DATA FOR THE TASK =
- - -
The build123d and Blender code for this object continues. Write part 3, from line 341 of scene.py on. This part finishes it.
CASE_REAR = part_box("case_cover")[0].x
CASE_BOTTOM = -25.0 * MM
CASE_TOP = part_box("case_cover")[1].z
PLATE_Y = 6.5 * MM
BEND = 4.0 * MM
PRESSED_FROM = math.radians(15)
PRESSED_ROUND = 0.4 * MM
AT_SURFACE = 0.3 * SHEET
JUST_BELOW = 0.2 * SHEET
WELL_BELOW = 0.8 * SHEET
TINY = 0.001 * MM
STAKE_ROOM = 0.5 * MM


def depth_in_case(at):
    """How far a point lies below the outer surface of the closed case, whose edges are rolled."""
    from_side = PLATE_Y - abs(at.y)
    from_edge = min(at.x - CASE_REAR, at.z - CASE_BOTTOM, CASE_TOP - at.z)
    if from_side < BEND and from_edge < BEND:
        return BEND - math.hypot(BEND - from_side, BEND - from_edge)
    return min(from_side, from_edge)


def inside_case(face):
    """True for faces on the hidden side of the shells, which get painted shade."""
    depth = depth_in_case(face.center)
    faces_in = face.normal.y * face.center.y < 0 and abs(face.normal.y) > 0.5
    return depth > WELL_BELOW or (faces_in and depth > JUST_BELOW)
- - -
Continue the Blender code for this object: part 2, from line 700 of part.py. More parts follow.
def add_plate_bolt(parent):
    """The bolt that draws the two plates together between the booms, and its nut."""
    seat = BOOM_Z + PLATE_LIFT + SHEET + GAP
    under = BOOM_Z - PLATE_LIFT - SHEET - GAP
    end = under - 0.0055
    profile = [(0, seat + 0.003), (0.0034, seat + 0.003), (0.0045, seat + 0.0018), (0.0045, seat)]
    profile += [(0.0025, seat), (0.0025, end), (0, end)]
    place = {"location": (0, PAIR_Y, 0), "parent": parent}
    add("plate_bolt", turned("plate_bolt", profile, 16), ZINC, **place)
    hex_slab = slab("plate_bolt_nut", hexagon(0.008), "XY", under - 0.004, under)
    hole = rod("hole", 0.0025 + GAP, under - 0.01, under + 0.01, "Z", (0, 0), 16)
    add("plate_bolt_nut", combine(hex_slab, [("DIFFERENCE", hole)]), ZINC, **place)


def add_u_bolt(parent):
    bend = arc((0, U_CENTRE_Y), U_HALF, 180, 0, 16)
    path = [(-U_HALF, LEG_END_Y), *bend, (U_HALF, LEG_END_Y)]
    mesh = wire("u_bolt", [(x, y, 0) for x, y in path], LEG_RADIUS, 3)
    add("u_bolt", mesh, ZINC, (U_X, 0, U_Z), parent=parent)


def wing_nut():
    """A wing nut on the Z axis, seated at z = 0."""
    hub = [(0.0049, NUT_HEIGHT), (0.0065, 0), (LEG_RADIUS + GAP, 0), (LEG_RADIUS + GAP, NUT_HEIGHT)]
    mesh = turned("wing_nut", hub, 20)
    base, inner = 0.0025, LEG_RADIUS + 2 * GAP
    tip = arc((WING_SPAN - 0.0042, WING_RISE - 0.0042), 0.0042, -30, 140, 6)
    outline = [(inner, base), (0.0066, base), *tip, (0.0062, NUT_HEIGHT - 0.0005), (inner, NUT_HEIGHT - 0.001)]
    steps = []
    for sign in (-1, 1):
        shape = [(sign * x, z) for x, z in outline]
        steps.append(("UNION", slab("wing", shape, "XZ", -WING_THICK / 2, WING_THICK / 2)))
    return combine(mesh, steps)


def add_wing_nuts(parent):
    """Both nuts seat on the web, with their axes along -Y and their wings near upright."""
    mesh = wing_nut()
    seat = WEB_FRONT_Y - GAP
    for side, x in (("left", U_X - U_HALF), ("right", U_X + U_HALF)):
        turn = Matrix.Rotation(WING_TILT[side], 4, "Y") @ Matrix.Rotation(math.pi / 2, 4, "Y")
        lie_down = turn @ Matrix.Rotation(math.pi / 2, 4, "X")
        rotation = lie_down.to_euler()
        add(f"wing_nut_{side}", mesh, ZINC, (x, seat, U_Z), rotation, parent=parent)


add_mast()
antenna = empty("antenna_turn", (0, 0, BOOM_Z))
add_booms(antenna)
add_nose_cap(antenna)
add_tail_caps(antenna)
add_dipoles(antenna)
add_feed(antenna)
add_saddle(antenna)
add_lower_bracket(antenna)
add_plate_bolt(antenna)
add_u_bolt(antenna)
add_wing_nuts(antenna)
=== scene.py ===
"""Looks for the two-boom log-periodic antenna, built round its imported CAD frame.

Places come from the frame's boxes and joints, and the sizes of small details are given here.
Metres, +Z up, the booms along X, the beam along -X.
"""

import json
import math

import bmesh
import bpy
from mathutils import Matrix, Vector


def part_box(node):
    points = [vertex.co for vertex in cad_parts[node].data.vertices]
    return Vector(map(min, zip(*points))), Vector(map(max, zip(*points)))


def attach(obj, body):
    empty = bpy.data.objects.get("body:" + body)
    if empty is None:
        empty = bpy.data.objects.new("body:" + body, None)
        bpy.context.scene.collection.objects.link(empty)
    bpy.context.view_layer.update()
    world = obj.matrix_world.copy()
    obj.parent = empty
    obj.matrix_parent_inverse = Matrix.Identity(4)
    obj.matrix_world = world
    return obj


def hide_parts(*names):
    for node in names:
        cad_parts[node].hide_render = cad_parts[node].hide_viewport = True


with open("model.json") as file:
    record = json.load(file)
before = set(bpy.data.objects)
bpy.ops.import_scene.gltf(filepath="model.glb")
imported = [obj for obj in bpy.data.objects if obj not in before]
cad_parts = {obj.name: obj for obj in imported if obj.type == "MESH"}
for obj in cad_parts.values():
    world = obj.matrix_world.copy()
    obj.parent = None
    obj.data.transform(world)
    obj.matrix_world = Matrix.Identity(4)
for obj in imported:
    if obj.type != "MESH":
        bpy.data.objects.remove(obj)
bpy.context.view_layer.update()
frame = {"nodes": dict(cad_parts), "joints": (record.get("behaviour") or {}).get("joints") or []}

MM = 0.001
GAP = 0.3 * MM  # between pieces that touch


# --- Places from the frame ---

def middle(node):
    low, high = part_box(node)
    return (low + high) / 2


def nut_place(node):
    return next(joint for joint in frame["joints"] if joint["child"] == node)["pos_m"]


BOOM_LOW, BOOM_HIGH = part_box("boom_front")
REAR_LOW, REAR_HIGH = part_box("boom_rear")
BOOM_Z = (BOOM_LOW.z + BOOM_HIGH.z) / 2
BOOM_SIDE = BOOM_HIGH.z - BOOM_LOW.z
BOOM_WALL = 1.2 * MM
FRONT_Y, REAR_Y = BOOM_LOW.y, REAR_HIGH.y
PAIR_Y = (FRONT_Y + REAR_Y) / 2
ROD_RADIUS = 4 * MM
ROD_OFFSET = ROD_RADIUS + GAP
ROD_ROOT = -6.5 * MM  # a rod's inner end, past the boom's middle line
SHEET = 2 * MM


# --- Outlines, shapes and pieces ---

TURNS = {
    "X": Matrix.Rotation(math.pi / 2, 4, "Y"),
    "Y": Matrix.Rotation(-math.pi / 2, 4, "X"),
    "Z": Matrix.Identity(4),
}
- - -
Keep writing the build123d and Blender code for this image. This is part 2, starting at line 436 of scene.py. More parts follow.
- - -
STATED GOAL = Reproduce exactly the lines from the line with "points = [vertex.co" to the line with "obj.matrix_parent_inverse = Matrix.Identity(4)", both end lines included.

RESPONSE =
    points = [vertex.co for vertex in cad_parts[node].data.vertices]
    return Vector(map(min, zip(*points))), Vector(map(max, zip(*points)))


def attach(obj, body):
    empty = bpy.data.objects.get("body:" + body)
    if empty is None:
        empty = bpy.data.objects.new("body:" + body, None)
        bpy.context.scene.collection.objects.link(empty)
    bpy.context.view_layer.update()
    world = obj.matrix_world.copy()
    obj.parent = empty
    obj.matrix_parent_inverse = Matrix.Identity(4)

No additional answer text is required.